What the exercise asks.
Return only the stretch of the material below that begins with the line containing "checks and files" and ends with the line containing "bpy.context.scene.collection.objects.link(empty)", exactly; both of those lines belong to it.

Source excerpt.

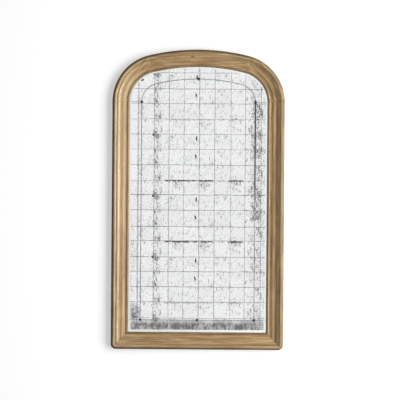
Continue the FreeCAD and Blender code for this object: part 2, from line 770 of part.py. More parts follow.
def make_blocks():
    """Setting blocks that carry the board and the bottom panes on the bottom rail."""
    block = doc.addObject("Part::Box", "setting_block")
    block.setExpression("Length", bound("block_length"))
    block.setExpression("Width", bound("glass_front - board_back"))
    block.setExpression("Height", bound("glass_clearance"))
    half, spread = size("block_length / 2"), size("block_spread")
    front, low = size("glass_front"), size("rebate_inset")
    placements = [spot(way * spread - half, front, low, Rotation()) for way in (-1, 1)]
    return group("setting_blocks", block, placements)


# ---------------------------------------------------------------- fasteners


def turned(name, corners):
    """A body turned about its Z axis from an outline of (radius, height) corners."""
    body = new_body(name)
    sketch = sketch_on(body, "XZ_Plane")
    outline(sketch, corners)
    revolve(body, sketch)
    return body


def cross_recess(body, head_radius, head_height):
    """Cut a cross recess into the top of a screw head."""
    sketch = sketch_on(body, "XY_Plane", ("0", "0", head_height))
    arm, reach = "recess_arm", f"recess_share * {head_radius}"
    quarter = ((reach, f"-{arm}"), (reach, arm), (arm, arm))
    corners = []
    for _ in range(4):
        corners += quarter
        quarter = tuple((f"-({y})", x) for x, y in quarter)
    outline(sketch, corners)
    pocket(body, sketch, "recess_depth")


def screw(name, radius, length, head_radius, head_height):
    """A pan-head screw: the underside of its head at z = 0, its point downwards."""
    corners = (
        ("0", f"-{length}"),
        (radius, f"-({length} - screw_point)"),
        (radius, "0"),
        (head_radius, "0"),
        (head_radius, f"{head_height} / 3"),
        ("0", head_height, "0", 1),
    )
    body = turned(name, corners)
    cross_recess(body, head_radius, head_height)
    return body


def clip_placements():
    """The clips round the frame: stiles, bottom rail, haunches and crown."""
    offset, spring = size("haunch_offset"), size("spring_height")
    inset, half = size("clip_screw_inset"), size("half_width")
    haunch, crown = size("haunch_radius"), size("crown_radius")
    places = []
    for number in counted("stile_clips"):
        z = size(stile_clip_level(number))
        places += [along_member(0, z, turn, inset, half, 0, 0) for turn in (0, 180)]
    for number in counted("rail_clips"):
        x = size(rail_clip_place(number))
        places.append(along_member(x, half, -90, inset, half, 0, 0))
    middle = size("haunch_angle") / 2
    places.append(along_member(offset, spring, middle, inset, haunch, 0, 0))
    places.append(along_member(-offset, spring, 180 - middle, inset, haunch, 0, 0))
    places.append(along_member(0, size("crown_centre"), 90, inset, crown, 0, 0))
    return places


def make_clips():
    """Offset steel clips, screwed to the back of the frame and stepped down onto the board."""
    clip = new_body("clip")
    sketch = sketch_on(clip, "XY_Plane")
    wall, bend_end = "clip_screw_inset - rebate_inset", "clip_screw_inset - pane_edge"
    corners = (
        ("clip_tail", "0"),
        ("clip_tail", "clip_thickness"),
        (f"{wall} - clip_wall_gap", "clip_thickness"),
        (bend_end, "clip_thickness - board_back"),
        (f"{wall} - clip_reach", "clip_thickness - board_back"),
        (f"{wall} - clip_reach", "-board_back"),
        (bend_end, "-board_back"),
        (f"{wall} - clip_wall_gap", "0"),
    )
    outline(sketch, corners)
    pad(clip, sketch, "clip_width", symmetric=True)
    hole = sketch_on(clip, "XZ_Plane")
    circles(hole, [("0", "0")], "clip_screw_radius + plate_clearance")
    pocket(clip, hole, "clip_thickness")
    shape = ("clip_screw_radius", "clip_screw_length", "clip_screw_head", "clip_screw_crown")
    fixing = screw("clip_screw", *shape)
    on_clip = FreeCAD.Placement(Vector(0, size("clip_thickness"), 0), FACING_WALL)
    places = clip_placements()
    return [
        group("retaining_clips", clip, places),
        group("clip_screws", fixing, [place * on_clip for place in places]),
    ]


def make_pins():
    """Domed pins at the pane corners, each on a nylon washer and held in the board."""
    corners = (
        ("0", "-pin_length"),
        ("pin_radius", "-pin_length + pin_radius"),
        ("pin_radius", "0"),
        ("pin_head_radius", "0"),
        ("pin_head_radius", "pin_rim"),
        ("0", "pin_head_height", "0", 1),
    )
    pin = turned("pin", corners)
    bore = "pin_radius + plate_clearance"
    ring = (
        (bore, "0"),
        ("washer_radius", "0"),
        ("washer_radius", "washer_thickness"),
        (bore, "washer_thickness"),
    )
    washer = turned("washer", ring)
    on_glass = size("glass_front")
    on_washer = size("glass_front + washer_thickness")
    places = [(size(x), size(z)) for x, z in PIN_PLACES]
    return [
        group("mirror_pins", pin, [spot(x, on_washer, z, FACING_ROOM) for x, z in places]),
        group("pin_washers", washer, [spot(x, on_glass, z, FACING_ROOM) for x, z in places]),
    ]


def make_hanger(side, way):
    """A strap screwed to the stile, rolled at its top into a knuckle for the ring."""
    body = new_body(f"hanger_plate_{side}")
    strap = sketch_on(body, "YZ_Plane")
    rectangle(strap, "0", "hanger_thickness", "-hanger_length", "0")
    pad(body, strap, "hanger_width", symmetric=True)
    corners = [
        f"Edge{number}"
        for number, edge in enumerate(body.Shape.Edges, start=1)
        if edge.BoundBox.ZMax < -size("hanger_length") + ON_AXIS and edge.BoundBox.XLength < ON_AXIS
    ]
    squared = body.Tip
    rounding = body.newObject("PartDesign::Fillet", f"{body.Label}_rounding")
    rounding.Base = (squared, corners)
    rounding.setExpression("Radius", bound("hanger_corner"))
    doc.recompute()
    knuckle = sketch_on(body, "YZ_Plane")
    circles(knuckle, [("knuckle_radius", "0")], "knuckle_radius")
    pad(body, knuckle, "hanger_width", symmetric=True)
    bore = sketch_on(body, "YZ_Plane", ("0", "0", "hanger_width / 2"))
    circles(bore, [("knuckle_radius", "0")], "knuckle_bore")
    pocket(body, bore, "hanger_width")
    holes = sketch_on(body, "XZ_Plane")
    levels = [f"-hanger_first_screw - {number} * hanger_screw_pitch" for number in counted("hanger_screws")]
    circles(holes, [("0", level) for level in levels], "hanger_screw_radius + plate_clearance")
    pocket(body, holes, "hanger_thickness")
    return put(body, x=f"{way} * (half_width - hanger_inset)", z=RING_AXIS)


def make_ring(side, way):
    """The hanging ring, up against the back of the frame as it is on its wall hook."""
    body = new_body(f"hanging_ring_{side}")
    route = sketch_on(body, "XZ_Plane")
    flat = "ring_half_width - ring_corner"
    shoulder = "ring_reach - ring_half_width"
    corners = (
        (flat, "0"),
        ("ring_half_width", "ring_corner", flat, 1),
        ("ring_half_width", shoulder),
        ("0", "ring_reach", "0", 1),
        ("-ring_half_width", shoulder, "0", 1),
        ("-ring_half_width", "ring_corner"),
        (f"-({flat})", "0", f"-({flat})", 1),
    )
    outline(route, corners)
    wire = sketch_on(body, "YZ_Plane", ("0", "0", flat))
    circles(wire, [("0", "0")], "wire_radius")
    doc.recompute()
    ring = body.newObject("PartDesign::AdditivePipe", f"{body.Label}_pipe")
    ring.Profile = wire
    ring.Spine = route
    doc.recompute()
    put(body, x=f"{way} * (half_width - hanger_inset)", depth="-knuckle_radius", z=RING_AXIS)
    lean = math.degrees(math.asin(size("(knuckle_radius - wire_radius - ring_rest_gap) / ring_reach")))
    body.Placement.Rotation = Rotation(Vector(1, 0, 0), lean)
    return body


def make_hangers():
    sides = {"left": -1, "right": 1}
    parts = [make_hanger(side, way) for side, way in sides.items()]
    parts += [make_ring(side, way) for side, way in sides.items()]
    shape = ("hanger_screw_radius", "hanger_screw_length", "hanger_screw_head", "hanger_screw_crown")
    fixing = screw("hanger_screw", *shape)
    reach, depth = size("half_width - hanger_inset"), -size("hanger_thickness")
    levels = [size(hanger_screw_level(number)) for number in counted("hanger_screws")]
    places = [spot(way * reach, depth, level) for way in sides.values() for level in levels]
    return parts + [group("hanger_screws", fixing, places)]


def make_bumpers():
    """Rubber bumpers that keep the frame off the wall, each with a screw sunk into it."""
    bore = "clip_screw_radius + plate_clearance"
    corners = (
        (bore, "0"),
        ("bumper_radius", "0"),
        ("bumper_face_radius", "stand_off"),
        ("bumper_well_radius", "stand_off"),
        ("bumper_well_radius", "bumper_floor"),
        (bore, "bumper_floor"),
    )
    shape = ("clip_screw_radius", "bumper_screw_length", "clip_screw_head", "clip_screw_crown")
    fixing = screw("bumper_screw", *shape)
    bumpers, screws = [], []
    for level, height in BUMPER_LEVELS.items():
        for side, way in (("left", -1), ("right", 1)):
            bumper = turned(f"wall_bumper_{level}_{side}", corners)
            x = way * size(BUMPER_X)
            bumper.Placement = spot(x, 0, size(height))
            bumpers.append(bumper)
            screws.append(spot(x, -size("bumper_floor"), size(height)))
    return bumpers + [group("bumper_screws", fixing, screws)]


# ---------------------------------------------------------------- checks and files


def write_parts(parts):
    """Stop at anything that failed, then write each part to a file of its own."""
    doc.recompute()
    failed = [thing.Name for thing in doc.Objects if {"Invalid", "Error"} & set(thing.State)]
    failed += [part.Label for part in parts if part.Shape.isNull() or not part.Shape.isValid()]
    if failed:
        raise RuntimeError("failed: " + ", ".join(failed))
    os.makedirs("parts", exist_ok=True)
    for part in parts:
        part.Shape.exportStep(f"parts/{part.Label}.step")
        print(part.Label, len(part.Shape.Solids), "solids", round(part.Shape.Volume), "mm3")


fill_sheet()
frame = make_frame() + make_joints()
glazing = make_panes() + [make_board(), make_tape(), make_mastic(), make_blocks()]
fasteners = make_clips() + make_pins() + make_hangers() + make_bumpers()
write_parts(frame + glazing + fasteners)
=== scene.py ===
"""Arched wall mirror: moulded oak round seven panes of antiqued mirror glass, hung on a pale wall.

Metres. +Z is up, the glass faces -Y and y = 0 is the wall. An inset is a distance in from the outline of
the frame, and a depth is a distance forward from the flat back of the frame.
"""

import math
from contextlib import contextmanager

import bmesh
import bpy
from bpy.props import FloatProperty, FloatVectorProperty, PointerProperty
from mathutils import Matrix, Vector


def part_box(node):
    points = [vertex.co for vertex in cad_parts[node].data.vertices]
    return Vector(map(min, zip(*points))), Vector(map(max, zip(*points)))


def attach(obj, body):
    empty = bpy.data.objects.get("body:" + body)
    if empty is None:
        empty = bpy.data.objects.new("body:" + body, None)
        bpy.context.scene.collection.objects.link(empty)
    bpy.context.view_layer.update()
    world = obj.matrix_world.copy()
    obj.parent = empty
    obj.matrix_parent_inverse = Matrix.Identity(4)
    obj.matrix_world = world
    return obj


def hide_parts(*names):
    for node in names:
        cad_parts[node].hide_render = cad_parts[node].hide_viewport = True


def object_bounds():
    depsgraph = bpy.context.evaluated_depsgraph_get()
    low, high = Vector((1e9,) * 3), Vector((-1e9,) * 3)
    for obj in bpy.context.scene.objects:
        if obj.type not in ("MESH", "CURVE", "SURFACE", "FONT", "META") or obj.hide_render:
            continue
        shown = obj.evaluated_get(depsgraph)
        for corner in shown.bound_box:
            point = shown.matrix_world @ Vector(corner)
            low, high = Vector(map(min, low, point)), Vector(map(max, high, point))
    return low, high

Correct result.
# ---------------------------------------------------------------- checks and files


def write_parts(parts):
    """Stop at anything that failed, then write each part to a file of its own."""
    doc.recompute()
    failed = [thing.Name for thing in doc.Objects if {"Invalid", "Error"} & set(thing.State)]
    failed += [part.Label for part in parts if part.Shape.isNull() or not part.Shape.isValid()]
    if failed:
        raise RuntimeError("failed: " + ", ".join(failed))
    os.makedirs("parts", exist_ok=True)
    for part in parts:
        part.Shape.exportStep(f"parts/{part.Label}.step")
        print(part.Label, len(part.Shape.Solids), "solids", round(part.Shape.Volume), "mm3")


fill_sheet()
frame = make_frame() + make_joints()
glazing = make_panes() + [make_board(), make_tape(), make_mastic(), make_blocks()]
fasteners = make_clips() + make_pins() + make_hangers() + make_bumpers()
write_parts(frame + glazing + fasteners)
=== scene.py ===
"""Arched wall mirror: moulded oak round seven panes of antiqued mirror glass, hung on a pale wall.

Metres. +Z is up, the glass faces -Y and y = 0 is the wall. An inset is a distance in from the outline of
the frame, and a depth is a distance forward from the flat back of the frame.
"""

import math
from contextlib import contextmanager

import bmesh
import bpy
from bpy.props import FloatProperty, FloatVectorProperty, PointerProperty
from mathutils import Matrix, Vector


def part_box(node):
    points = [vertex.co for vertex in cad_parts[node].data.vertices]
    return Vector(map(min, zip(*points))), Vector(map(max, zip(*points)))


def attach(obj, body):
    empty = bpy.data.objects.get("body:" + body)
    if empty is None:
        empty = bpy.data.objects.new("body:" + body, None)
        bpy.context.scene.collection.objects.link(empty)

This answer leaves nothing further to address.